Oracle has publicly committed to its Berkeley DB open-source version of NoSQL, while IBM offers support for Hadoop and MongoDB solutions as part of its InfoSphere information management platform as well as Hadoop enhancements for its PureData System, and Microsoft supports a variety of NoSQL solutions on its Windows Azure cloud-based storage solution. Suffice to say, the big three RDBMS vendors are pragmatic about the future of databases. Sooner or later, expect them all to make NoSQL acquisitions.
Meanwhile, here is a short list of companies anticipated to disrupt the database space over the next 5 to 7 years arranged in somewhat different categories from the above NoSQL taxonomies and based more on use case within the enterprise than on data model.
This group is also distinguished by added capabilities or functionality beyond just providing a simple data store with the inclusion of analytics, connectors (interoperability with other DBs and applications), data replication and scaling across commodity servers or cloud instances.

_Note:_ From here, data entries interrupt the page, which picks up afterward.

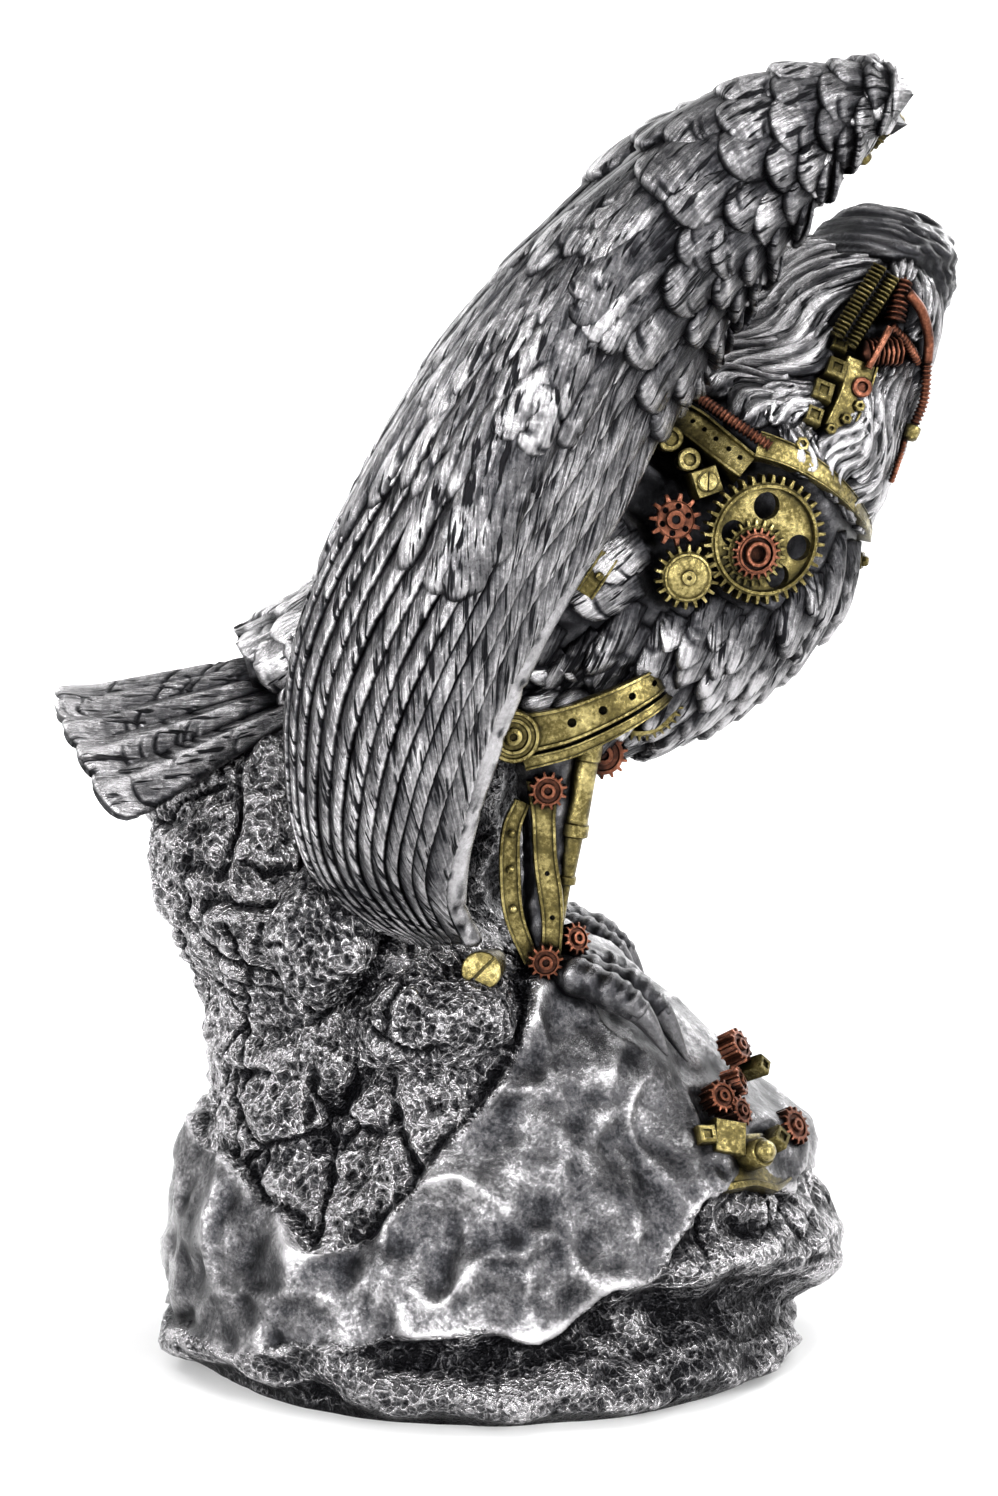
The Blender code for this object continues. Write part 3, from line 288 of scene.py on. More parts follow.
def barb_rows(rows, t, seed, slit_share, inner=0.0):
    """Barbs along the rows of a vane's grid: ribs in -0.5..0.5, and slits in 0..1 that taper at both ends."""
    number = np.arange(rows)
    rough = shuffled(number, seed) - 0.5
    ribs = 0.65 * rough + 0.35 * np.roll(rough, 1)
    slits = np.zeros((rows, len(t)))
    for layer in (1, 2):
        chosen = shuffled(number + 300 * layer, seed + 1) < slit_share
        spot = 2 * shuffled(number + 500 * layer, seed + 2) - 1
        centre = np.sign(spot) * (inner + (1 - inner) * np.abs(spot))
        reach = 0.35 + 0.45 * shuffled(number + 700 * layer, seed + 3)
        taper = 1 - ((t[None, :] - centre[:, None]) / reach[:, None]) ** 2
        slits = np.maximum(slits, chosen[:, None] * np.clip(taper, 0, 1) ** 0.6)
    return ribs[:, None], slits


@dataclass
class Plume:
    """The cut of a kind of feather, in millimetres and shares."""

    width: float
    rise: float
    length_steps: int = 24
    width_steps: int = 9
    dome: float = 0.8
    blunt: float = 2.0
    tip_share: float = 0.5
    vee: float = 0.5
    root_lift: float = 0.3
    barb: float = 0.16
    slit: float = 0.8
    slit_share: float = 0.12
    edge: float = 1.1
    sink: float = 1.5
    shine: float = 0.5


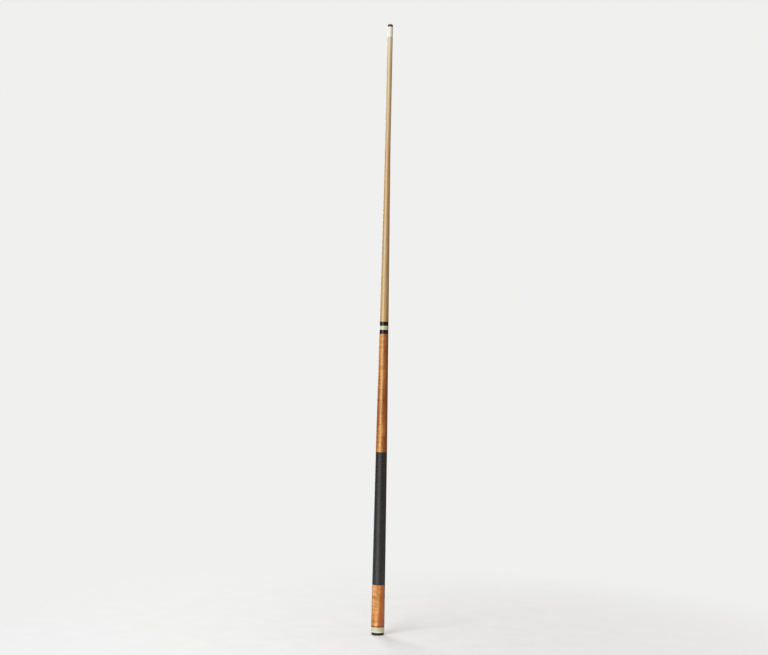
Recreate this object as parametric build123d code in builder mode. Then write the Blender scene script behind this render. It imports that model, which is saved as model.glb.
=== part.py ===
import os

from build123d import *

# A two-piece pool cue standing on its rubber bumper, tip up, in millimetres.
# +Z runs along the cue's axis from butt to tip. The origin is the centre of
# the bumper's bottom face. Every height below is counted from there.

# ---- driving dimensions, from the bottom up ----
bumper_height = 6.3
cap_height = 12.6
sleeve_length = 100.6
wrap_length = 317.8
butt_length = 740.6
joint_band_length = 9.8  # each of the three bands: black, cream, black
overall_length = 1473.2
ferrule_length = 24.8
pad_thickness = 0.9
tip_height = 6.4

# ---- diameters ----
cap_diameter = 32.2
wrap_bottom_diameter = 30.9
wrap_top_diameter = 27.2
joint_diameter = 21.4
tip_diameter = 13.0
straight_length = 260.0  # the part of the shaft below the ferrule that has no taper

# ---- what is hidden inside ----
tenon_radius = 9.5  # handle core inside the butt sleeve and the cap
ring_bore_radius = 8.5  # rings at the joint
wrap_thickness = 0.9
ferrule_tenon_radius = 3.97
ferrule_tenon_length = 21.0
turning_clearance = 0.05  # shaft tenon inside the shaft collar, stem inside the cap
thread_clearance = 0.3  # pin crests inside the insert
pin_radius = 4.7625  # 3/8 inch joint thread, ten turns to the inch
pin_root_radius = 4.0
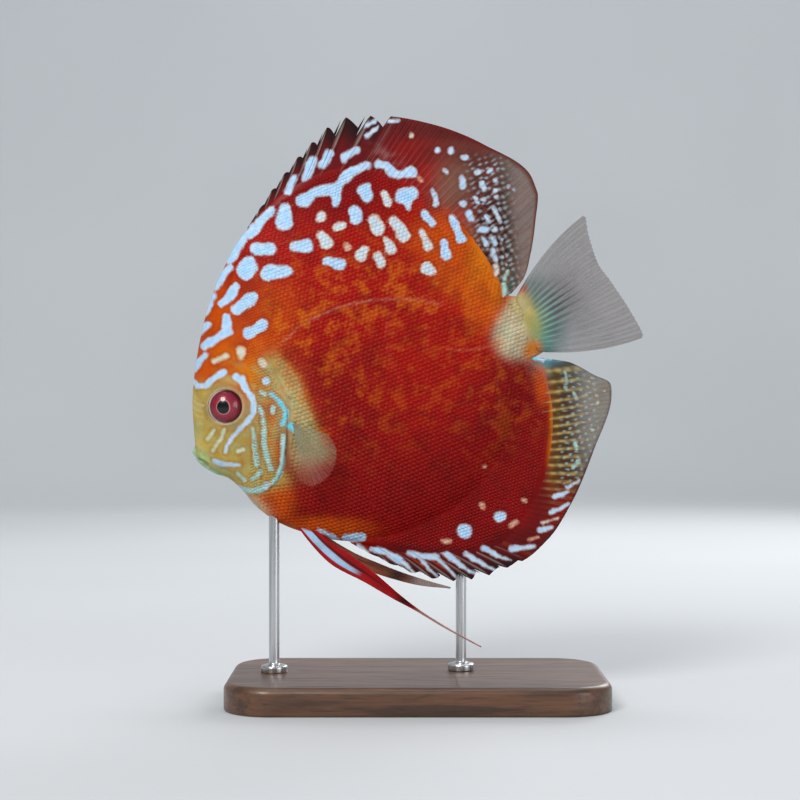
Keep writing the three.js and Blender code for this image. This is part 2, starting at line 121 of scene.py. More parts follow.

Follow this link for brief profiles of these 21 NoSQL Innovators.
Note: Not all of these solutions are strictly NoSQL-based, including NuoDB and Starcounter, two providers that refer to their databases as “NewSQL”; and Virtue-Desk, which refers to its DB as “Associative.” All three get lumped into the NoSQL category because they offer alternatives to traditional RDBMS solutions.
Note: One could argue that other categories such as [http://en.wikipedia.org/wiki/Embedded_database Embedded Databases] could also be included. In over 20 hours of interviews, only 2 NoSQL solution providers, Oracle Berkeley DB and Virtue-Desk, mention embedding their databases within applications. In the case of Virtue-Desk, its solution is written entirely in Assembler and can be embedded in “any” device that has more the 1MB of memory – the DB is only 600k installed.
Note: The clear trend for non-relational database deployment is for enterprises to acquire multiple DBs based on application-specific needs, what could be referred to as software-defined database adoption.